PROGRAME-SE: Como você analisa o perfil do público de hoje?

 

DÉBORA GARCIA: Eu vejo o público de hoje bastante voraz por conteúdos e bastante preocupado com rapidez de entrega desses conteúdos, preocupado com a variedade, até porque tem acesso a muita coisa, então, eu diria assim, até com um certo critério estético mais aguçado porque, por estar exposto a tantas novas modalidades de narrativa, pode exigir mais. Por exemplo, se você acompanha uma série americana, de TV, dessas séries que são aí mundialmente famosas, tipo Breaking Bad ou Game of Thrones, você ter uma experiência como essa e depois assistir a uma simples ficção, que não tenha todo aquele arrojo, parece que você tá assistindo uma coisa menor, uma coisa mais malfeita, uma coisa menos acabada. É desde o apuro do texto, que precisa ser mais instigante, desde a profundidade dos personagens, que também precisa aparecer, à excelência na captação, à inovação nessa forma de contar a história. Dá pra dar mil exemplos dessas séries mais recentes, do quanto que elas têm ousado, e muitas vezes superado até o cinema, que sempre foi um celeiro de informação, de novas tecnologias, desse uso diferenciado das tecnologias, passa hoje quase a correr atrás dessa TV 3.0, vamos dizer isso, que consegue ir lá pra frente, produzir com qualidade cinematográfica e ainda fazer cauda longa, e ainda fazer todo um trabalho que vai além da tela da TV e que continua ali. A série Game of Thrones tem o que, doze episódios por ano, mas você continua falando da série até que a nova temporada seja lançada no ano seguinte. Isso é, no mínimo, mágico. E no máximo, milionário, bilionário. Porque aquele conteúdo vai se pagando e pagando as futuras gerações, dada a sua grandeza, ou da sua qualidade ou o seu alcance. Então, o perfil desse consumidor de mídia é um consumidor voraz, multitela, antenado, com muito acesso ao conteúdo e que vai, certamente, exigir mais, de todas as mídias, não só da TV. Vai querer cada vez mais qualidade e possivelmente mais quantidade também.

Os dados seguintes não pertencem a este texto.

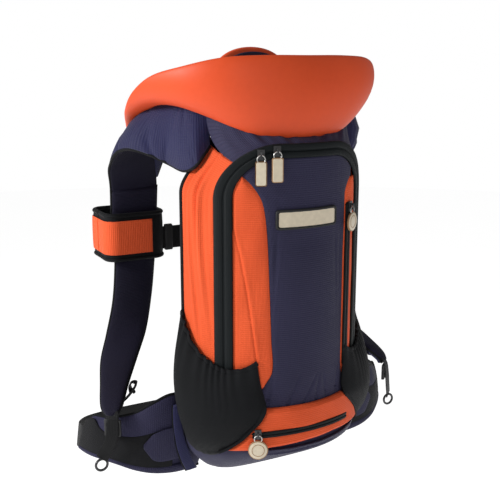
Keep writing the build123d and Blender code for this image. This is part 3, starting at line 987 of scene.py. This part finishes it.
def rails(rows):
    """Two edge curves through rows of point pairs given in millimetres."""
    near = [Vector(a) * MM for a, b in rows]
    far = [Vector(b) * MM for a, b in rows]
    return lambda t: (spline(near, t), spline(far, t))


def ribbon_frame(edges, t):
    """Middle, half width vector and face direction of a two-railed band at t."""
    a, b = edges(t)
    step = 0.004
    low, high = max(0, t - step), min(1, t + step)
    ahead = sum(edges(high), Vector()) - sum(edges(low), Vector())
    return (a + b) / 2, (b - a) / 2, ahead.cross(b - a).normalized()


def moulded(name, edges, thick, around, along, power=0.5, lift=None, end=0.03):
    """Closed band between two rails; thick and lift may vary over it, and its ends are rounded."""
    def place(u, v):
        middle, half, face = ribbon_frame(edges, v)
        c, s = squared(2 * pi * u, power)
        near = min(v, 1 - v) / end if end else 1
        shrink = sqrt(max(0, 1 - max(0, 1 - near) ** 2))
        depth = thick(v, c) if callable(thick) else thick
        rise = lift(v, c) if lift else 0
        reach = c * (1 - (1 - shrink) * 0.12) if end else c
        return middle + half * reach + face * (s * depth / 2 * shrink + rise)
    return tube(name, around, along, place)


SADDLE_HALF = [((0, -124, 463), (0, -132, 577)), ((52, -114, 466), (62, -124, 577)),
               ((92, -96, 480), (114, -104, 574)), ((120, -66, 495), (154, -66, 563)),
               ((136, -26, 507), (180, -12, 549)), ((140, 14, 515), (192, 32, 525)),
               ((142, 50, 513), (190, 70, 498)), ((144, 86, 492), (176, 108, 476)),
               ((143, 108, 466), (164, 128, 450))]


def mirrored(rows):
    return [((-a[0], a[1], a[2]), (-b[0], b[1], b[2])) for a, b in rows]


SADDLE_RAILS = rails(mirrored(SADDLE_HALF)[:0:-1] + SADDLE_HALF)


def foam(name, colour, deep):
    """Moulded foam: an even satin skin with a fine pebble and faint scuffs."""
    material, tree, shader = paint(name, 0.5, Specular_IOR_Level=0.3)
    pebble = object_noise(tree, 1400.0, 2.0)
    cloud = object_noise(tree, 10.0)
    scuff = object_noise(tree, 120.0, 4.0)
    rough = cloud * 0.12 + scuff * 0.1 + 0.38
    wire(tree, shader, mix(tree, (cloud * 0.6 + scuff * 0.4), deep, colour), pebble, rough,
         strength=0.12, distance=0.0002)
    return material


FOAM = foam("saddle_foam_skin", (0.74, 0.082, 0.017, 1), (0.60, 0.060, 0.012, 1))


def saddle_bulge(v, c):
    """The wall bows outwards between its two edges, most at the rear."""
    rear = 1 - abs(2 * v - 1)
    return (1 - c * c) * (0.004 + 0.006 * between(rear, [(0.1, 0), (0.5, 1)]))


shell = moulded("saddle_wall", SADDLE_RAILS, 0.0095, 40, 240, 0.75, saddle_bulge, 0.02)
belongs(shell, PACK, "saddle_foam", FOAM, "saddle_shell")


def lining_rails(t):
    a, b = SADDLE_RAILS(0.25 + 0.5 * t)
    return a + (b - a) * 0.2, a + (b - a) * 0.94


def lining_puff(v, c):
    ribs = abs(sin(pi * v * 9)) ** 0.5
    return 0.0035 + 0.0022 * ribs * (1 - c ** 4)


LINING = knitted("lining_knit", (0.034, 0.032, 0.062, 1), (0.020, 0.019, 0.040, 1), 0.0016, 0.75)
lining = moulded("saddle_lining_pad", lining_rails, lining_puff, 24, 200, 0.45,
                 lambda v, c: saddle_bulge(0.25 + 0.5 * v, c) - 0.0075, 0.03)
belongs(lining, PACK, "black_fabric", LINING, "saddle_lining")


def seat_bowl():
    def place(u, v):
        turn = 2 * pi * u
        c, s = squared(turn, 0.62)
        flat = min(1, v / 0.6)
        climb = max(0, (v - 0.6) / 0.4)
        half_x, half_y = 0.076 * flat + 0.036 * climb, 0.056 * flat + 0.005 * climb
        z = 0.4775 - 0.003 * cos(flat * pi / 2) + 0.030 * climb ** 1.5
        return Vector((half_x * c, -0.035 - 0.006 * climb + half_y * s, z))
    piece = sealed(laid_grid("seat_bowl", 72, 30, place))
    apply(piece, "SOLIDIFY", thickness=0.005, offset=0, use_even_offset=False)
    return belongs(piece, PACK, "frame_plastic", FOAM, "seat_pan")


seat_bowl()


def pommel_block(name, slot, material, node_name, half, foot, top, near, far):
    def place(u, v):
        c, s = squared(2 * pi * u, 0.5)
        z = foot + (top - foot) * (1 - (1 - v) ** 1.5)
        shoulder = 0.552
        wide = half - 0.006 + 0.006 * min(1, (z - foot) / 0.04)
        if z > shoulder:
            wide = half * sqrt(max(0, 1 - ((z - shoulder) / (top - shoulder)) ** 2))
        soft = sqrt(max(0, 1 - max(0, (z - (top - 0.006)) / 0.006) ** 2))
        return Vector((wide * c, (near + far) / 2 + (far - near) / 2 * s * max(soft, 0.02), z))
    piece = tube(name, 48, 70, place)
    return belongs(piece, PACK, slot, material, node_name)


pommel_block("pommel_foam", "saddle_foam", FOAM, "pommel", 0.062, 0.476, 0.590, 0.0265, 0.038)
pommel_block("pommel_pad", "black_fabric", LINING, "pommel_lining", 0.054, 0.509, 0.583, 0.0212, 0.0262)


# ---- Shoulder yokes and straps ----
# Each strap starts as a wide navy yoke sewn over the bag's shoulder, below the saddle.
# It runs over the wearer's shoulder and down the chest to the hip belt.
# Both faces are cloth over foam, joined edge to edge under a black piping.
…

PROGRAME-SE: Como você imagina que será a TV do futuro?

 

DÉBORA GARCIA: Olha, a TV do futuro já é uma TV na internet, uma coisa já não vai poder existir sem a outra. Hoje, o celular, por exemplo, é um dispositivo que você liga para alguém, vê o tempo, manda mensagem, manda foto, tira foto. A tela da TV vai precisar ser um agregador dessas funcionalidades todas também, além de conectar pessoas. Então, não vai bastar só ver, eu preciso ver e eventualmente ter telas ali do lado de pessoas que estão vendo comigo, em outras partes do mundo, que estão comentando. Esses comentários eventualmente serão incorporados pelas TVs para aprimorar esses conteúdos ou para dialogar com esses conteúdos, e tudo mais, quer dizer, tudo ao mesmo tempo agora, vamos dizer assim. Se tivesse um slogan da TV do futuro, seria um pouco por aí.